The second stage will be the teachings. Telepathically imparted, the specifics of the teachings cannot be anticipated, but they will urge love, voluntary simplicity, concern for one another, renunciation of war, perhaps renunciation of the destructive application of science. Whatever the teachings, the UFO will promise immense reward to those who follow them and dire consequences for those who do not. And the teachings will be delivered in so poetically perfect a way, so rich in understanding and appealing nuances that no one will doubt their origin in a being wise and good and immensely superior to ourselves. The delivery of the teachings will set the stage for the third and last and most shocking phase of the revelation: the departure.

The saucer, promising vaguely to return, will simply disappear. The entire process could take less than a month. If this seems a short time recall that the entire public career of Christ lasted only three years. Christ's career occured in a world where information could move no faster than a horse's gallop. Yet three years in one small part of the world was all that was necessary to launch a world religion that was vital for 1500 years. In a world of electronic communication the impact of the saucer's arrival, miracles, teaching and departure would be incalculable — even if it all occured within a month.
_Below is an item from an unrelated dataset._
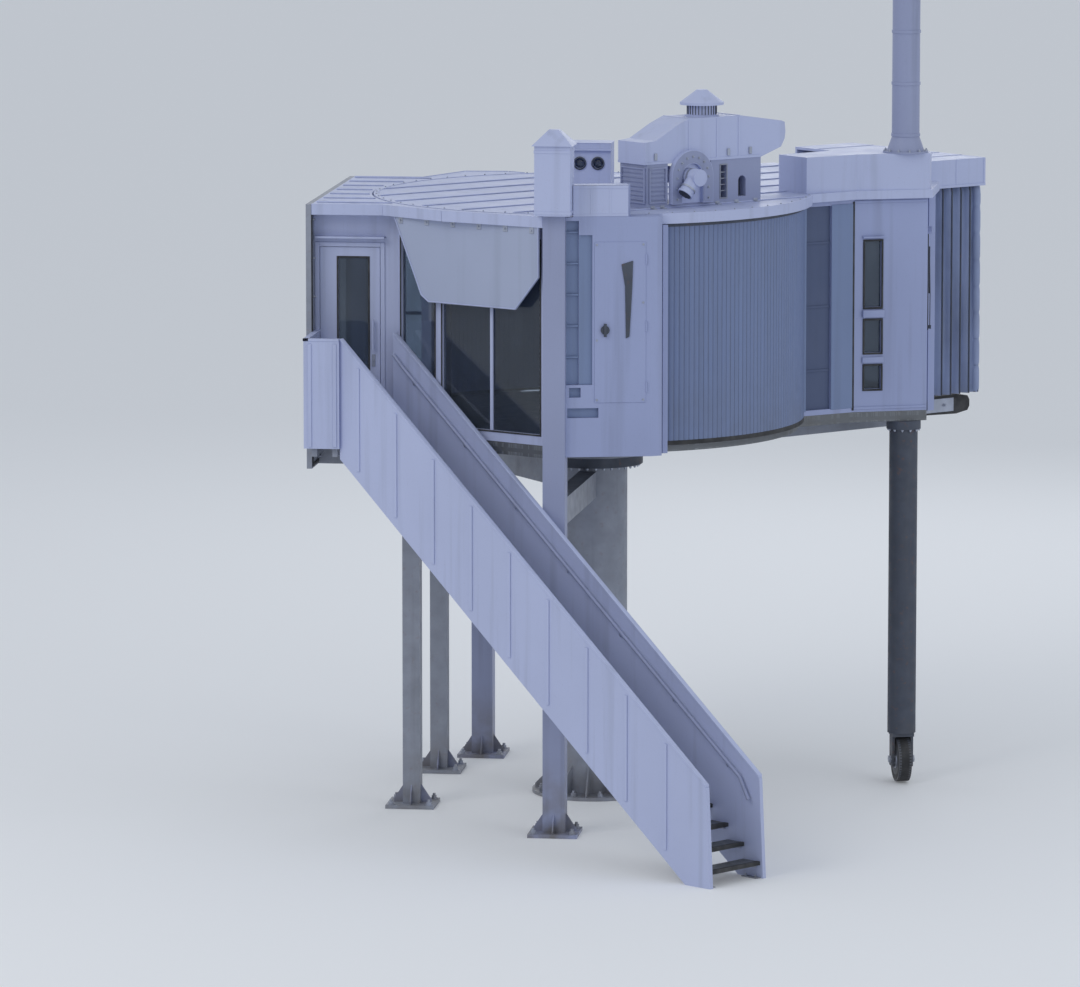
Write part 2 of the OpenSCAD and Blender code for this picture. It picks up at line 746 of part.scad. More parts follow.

The saucer would leave in its wake a science utterly unable to provide any answers to the important questions concerning what had gone on. The vast majority of people would be fanatical converts to the teachings of the saucer, and any institution in opposition to those teachings could expect to be swept away almost overnight. The departure of the UFO would create a sense of abandonment, the agony of which could be expected to echo in the human psyche for centuries. The only panacea would be the religion of the saucer, the religion left behind. Science would be discredited and soon abandoned in favor of a thousand or more years of exegesis of the saucerian message. Is it not a familiar pattern in the light of our discussion of Christ and Rome?